Written instruction ::
Write out exactly the lines from the line with "# Lever handle: a" through the line with "if empty is", including both, and nothing more.

Data provided ::
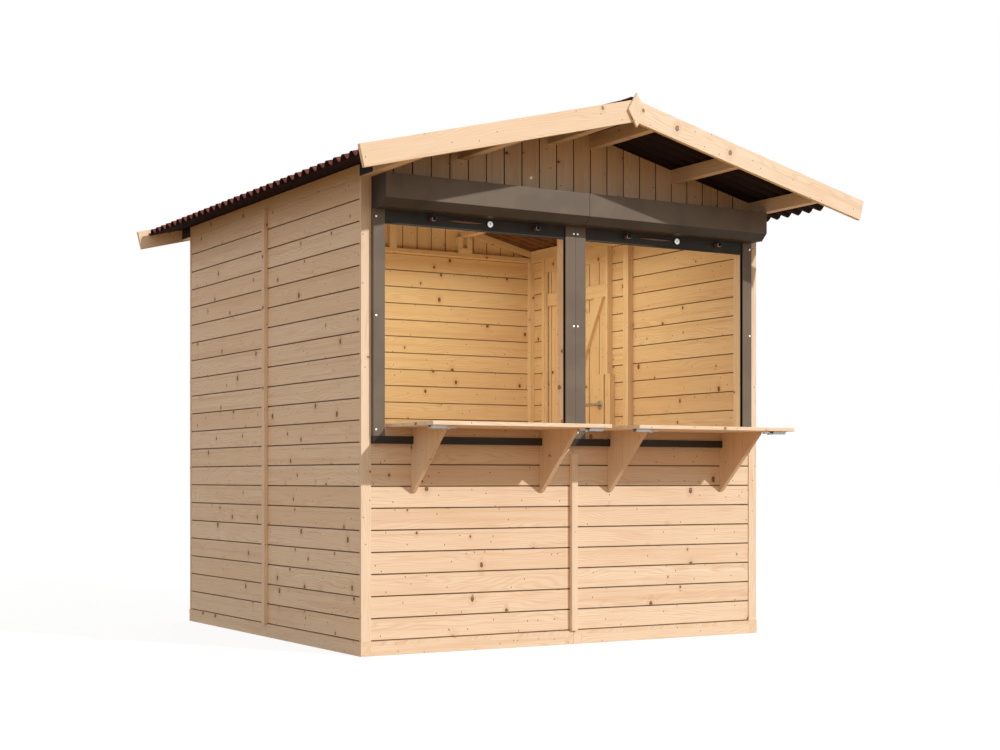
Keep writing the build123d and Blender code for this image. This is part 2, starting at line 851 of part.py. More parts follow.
# Stops on the jambs and over the leaf, set back from its inner face
stop_outer = wall_inner - door_gap
stop_inner = stop_outer - stop_thickness
stop_head_bottom = leaf_bottom + leaf_height - stop_lip
with BuildPart() as door_stops:
    with BuildSketch(Plane.XY.offset(floor_top)):
        plan_rect(stop_inner, stop_outer, door_front, door_front + stop_lip)
        plan_rect(stop_inner, stop_outer, door_back - stop_lip, door_back)
    extrude(amount=stop_head_bottom - panel_gap - floor_top)
    with BuildSketch(Plane.XY.offset(stop_head_bottom)):
        plan_rect(stop_inner, stop_outer, door_front, door_back)
    extrude(amount=wall_top - stop_head_bottom)
door_stops.part.label = "door_stops"
export_step(door_stops.part, "parts/door_stops.step")

# Ledges across the inside of the leaf and the braces between them; the middle one stays under the lock
ledge_heights = (lower_ledge_height, handle_height - middle_ledge_drop, upper_ledge_height)
ledge_inner = wall_inner - ledge_thickness
ledge_front = leaf_front + ledge_inset
ledge_back = leaf_back - ledge_inset
with BuildPart() as door_ledges:
    for height in ledge_heights:
        with BuildSketch(Plane.XY.offset(floor_top + height)):
            plan_rect(ledge_inner, wall_inner, ledge_front, ledge_back)
        extrude(amount=ledge_height)
door_ledges.part.label = "door_ledges"
export_step(door_ledges.part, "parts/door_ledges.step")

brace_head = ledge_front + brace_setback
brace_foot = ledge_back - brace_setback
with BuildPart() as door_braces:
    for low, high in zip(ledge_heights, ledge_heights[1:]):
        foot = floor_top + low + ledge_height
        head = floor_top + high
        with BuildSketch(Plane.YZ.offset(ledge_inner)):
            with BuildLine():
                Polyline(
                    (brace_foot, foot),
                    (brace_foot - brace_width, foot),
                    (brace_head, head),
                    (brace_head + brace_width, head),
                    close=True,
                )
            make_face()
        extrude(amount=ledge_thickness)
door_braces.part.label = "door_braces"
export_step(door_braces.part, "parts/door_braces.step")

# Strap hinges on the outside of the leaf; each strap ends in an eye round its pin
hinge_x = wall_face + hinge_offset
hinge_places = [floor_top + height + (ledge_height - hinge_strap_height) / 2 for height in ledge_heights[::2]]
eye_radius = hinge_pin_radius + hinge_clearance + hinge_wall
with BuildPart() as door_straps:
    for strap_bottom in hinge_places:
        with BuildSketch(Plane.XY.offset(strap_bottom)):
            with Locations((hinge_x, door_back)):
                Circle(eye_radius)
            plan_rect(wall_face, hinge_x, leaf_back - hinge_web, leaf_back)
            strap_end = leaf_back - hinge_strap_length
            plan_rect(wall_face, wall_face + hinge_strap_thickness, strap_end, leaf_back)
            with Locations((hinge_x, door_back)):
                Circle(hinge_pin_radius + hinge_clearance, mode=Mode.SUBTRACT)
        extrude(amount=hinge_strap_height)
door_straps.part.label = "door_straps"
export_step(door_straps.part, "parts/door_straps.step")

# Hinge pintles on the wall: a plate, a barrel that carries the eye and the pin in the eye
with BuildPart() as hinge_pintles:
    for strap_bottom in hinge_places:
        barrel_top = strap_bottom - hinge_clearance
        plate_start = door_back + pintle_plate_place
        with BuildSketch(Plane.XY.offset(barrel_top - pintle_plate_height)):
            with Locations((hinge_x, door_back)):
                Circle(eye_radius)
            plan_rect(wall_face, hinge_x, plate_start, plate_start + hinge_web)
            plate_face = wall_face + hinge_strap_thickness
            plan_rect(wall_face, plate_face, plate_start, plate_start + pintle_plate_width)
        extrude(amount=pintle_plate_height)
        with BuildSketch(Plane.XY.offset(barrel_top)):
            with Locations((hinge_x, door_back)):
                Circle(hinge_pin_radius)
        extrude(amount=hinge_strap_height)
hinge_pintles.part.label = "hinge_pintles"
export_step(hinge_pintles.part, "parts/hinge_pintles.step")

# Block inside the leaf that carries the lock
block_inner = wall_inner - lock_block_thickness
block_front = leaf_front + lock_block_inset
with BuildPart() as lock_block:
    with BuildSketch(Plane.XY.offset(block_bottom)):
        plan_rect(block_inner, wall_inner, block_front, block_front + lock_block_width)
    extrude(amount=lock_block_height)
    with BuildSketch(Plane.YZ.offset(block_inner)):
        with Locations((lock_middle, handle_z)):
            Circle(spindle_radius + spindle_clearance)
    extrude(amount=lock_block_thickness, mode=Mode.SUBTRACT)
lock_block.part.label = "lock_block"
export_step(lock_block.part, "parts/lock_block.step")

# Roses on the block and on the outside of the leaf
with BuildPart() as door_roses:
    for rose_plane in (block_inner - rose_thickness, wall_face):
        with BuildSketch(Plane.YZ.offset(rose_plane)):
            with Locations((lock_middle, handle_z)):
                Circle(rose_radius)
                Circle(spindle_radius + spindle_clearance, mode=Mode.SUBTRACT)
        extrude(amount=rose_thickness)
door_roses.part.label = "door_roses"
export_step(door_roses.part, "parts/door_roses.step")

# Lever handle: a spindle through the leaf with a neck and a lever at each end
with BuildPart() as door_handle:
    with BuildSketch(Plane.YZ.offset(block_inner - rose_thickness - handle_gap)):
        with Locations((lock_middle, handle_z)):
            Circle(spindle_radius)
    extrude(amount=wall_face - block_inner + 2 * (rose_thickness + handle_gap))
    for face_x, outward in ((block_inner, -1), (wall_face, 1)):
        neck_start = face_x + outward * (rose_thickness + handle_gap)
        with BuildSketch(Plane.YZ.offset(neck_start)):
            with Locations((lock_middle, handle_z)):
                Circle(handle_radius)
        extrude(amount=outward * handle_neck)
        with BuildSketch(Plane.YZ.offset(neck_start + outward * handle_neck)):
            with Locations((lock_middle + handle_length / 2, handle_z)):
                SlotCenterToCenter(handle_length, 2 * handle_radius)
        extrude(amount=outward * lever_thickness)
    for lever_face in (door_handle.faces().sort_by(Axis.X)[0], door_handle.faces().sort_by(Axis.X)[-1]):
        chamfer(lever_face.edges(), length=lever_rounding)
door_handle.part.label = "door_handle"
export_step(door_handle.part, "parts/door_handle.step")
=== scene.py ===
# %% [markdown]
# # A wooden market hut
#
# This lesson dresses a small timber sales hut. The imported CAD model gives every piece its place
# and its size, in metres, with +X to the right of the hatch side, +Y towards the back and +Z up.
# Blender adds what the CAD model leaves out: single boards with grooves, grain and knots, smooth
# corrugated roofing, screws, locks and hinges, and the light and camera of a studio picture.

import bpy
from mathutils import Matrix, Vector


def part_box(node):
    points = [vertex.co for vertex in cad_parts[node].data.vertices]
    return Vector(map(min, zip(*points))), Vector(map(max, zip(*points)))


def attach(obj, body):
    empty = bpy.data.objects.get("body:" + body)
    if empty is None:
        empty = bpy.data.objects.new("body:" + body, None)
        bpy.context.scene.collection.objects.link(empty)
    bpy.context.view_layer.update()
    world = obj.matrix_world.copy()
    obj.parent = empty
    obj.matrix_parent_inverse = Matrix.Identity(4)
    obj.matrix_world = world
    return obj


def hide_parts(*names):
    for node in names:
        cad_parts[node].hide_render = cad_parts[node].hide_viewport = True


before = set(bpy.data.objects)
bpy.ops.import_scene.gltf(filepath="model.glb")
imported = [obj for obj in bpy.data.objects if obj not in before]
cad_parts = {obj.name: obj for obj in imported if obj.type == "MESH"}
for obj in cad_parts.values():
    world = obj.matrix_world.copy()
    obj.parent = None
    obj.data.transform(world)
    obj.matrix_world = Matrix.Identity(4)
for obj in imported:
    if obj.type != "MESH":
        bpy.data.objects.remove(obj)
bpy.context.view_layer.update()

import math
import random
from functools import partial

import bmesh
import bpy
from mathutils import Matrix, Vector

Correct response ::
# Lever handle: a spindle through the leaf with a neck and a lever at each end
with BuildPart() as door_handle:
    with BuildSketch(Plane.YZ.offset(block_inner - rose_thickness - handle_gap)):
        with Locations((lock_middle, handle_z)):
            Circle(spindle_radius)
    extrude(amount=wall_face - block_inner + 2 * (rose_thickness + handle_gap))
    for face_x, outward in ((block_inner, -1), (wall_face, 1)):
        neck_start = face_x + outward * (rose_thickness + handle_gap)
        with BuildSketch(Plane.YZ.offset(neck_start)):
            with Locations((lock_middle, handle_z)):
                Circle(handle_radius)
        extrude(amount=outward * handle_neck)
        with BuildSketch(Plane.YZ.offset(neck_start + outward * handle_neck)):
            with Locations((lock_middle + handle_length / 2, handle_z)):
                SlotCenterToCenter(handle_length, 2 * handle_radius)
        extrude(amount=outward * lever_thickness)
    for lever_face in (door_handle.faces().sort_by(Axis.X)[0], door_handle.faces().sort_by(Axis.X)[-1]):
        chamfer(lever_face.edges(), length=lever_rounding)
door_handle.part.label = "door_handle"
export_step(door_handle.part, "parts/door_handle.step")
=== scene.py ===
# %% [markdown]
# # A wooden market hut
#
# This lesson dresses a small timber sales hut. The imported CAD model gives every piece its place
# and its size, in metres, with +X to the right of the hatch side, +Y towards the back and +Z up.
# Blender adds what the CAD model leaves out: single boards with grooves, grain and knots, smooth
# corrugated roofing, screws, locks and hinges, and the light and camera of a studio picture.

import bpy
from mathutils import Matrix, Vector


def part_box(node):
    points = [vertex.co for vertex in cad_parts[node].data.vertices]
    return Vector(map(min, zip(*points))), Vector(map(max, zip(*points)))


def attach(obj, body):
    empty = bpy.data.objects.get("body:" + body)
    if empty is None:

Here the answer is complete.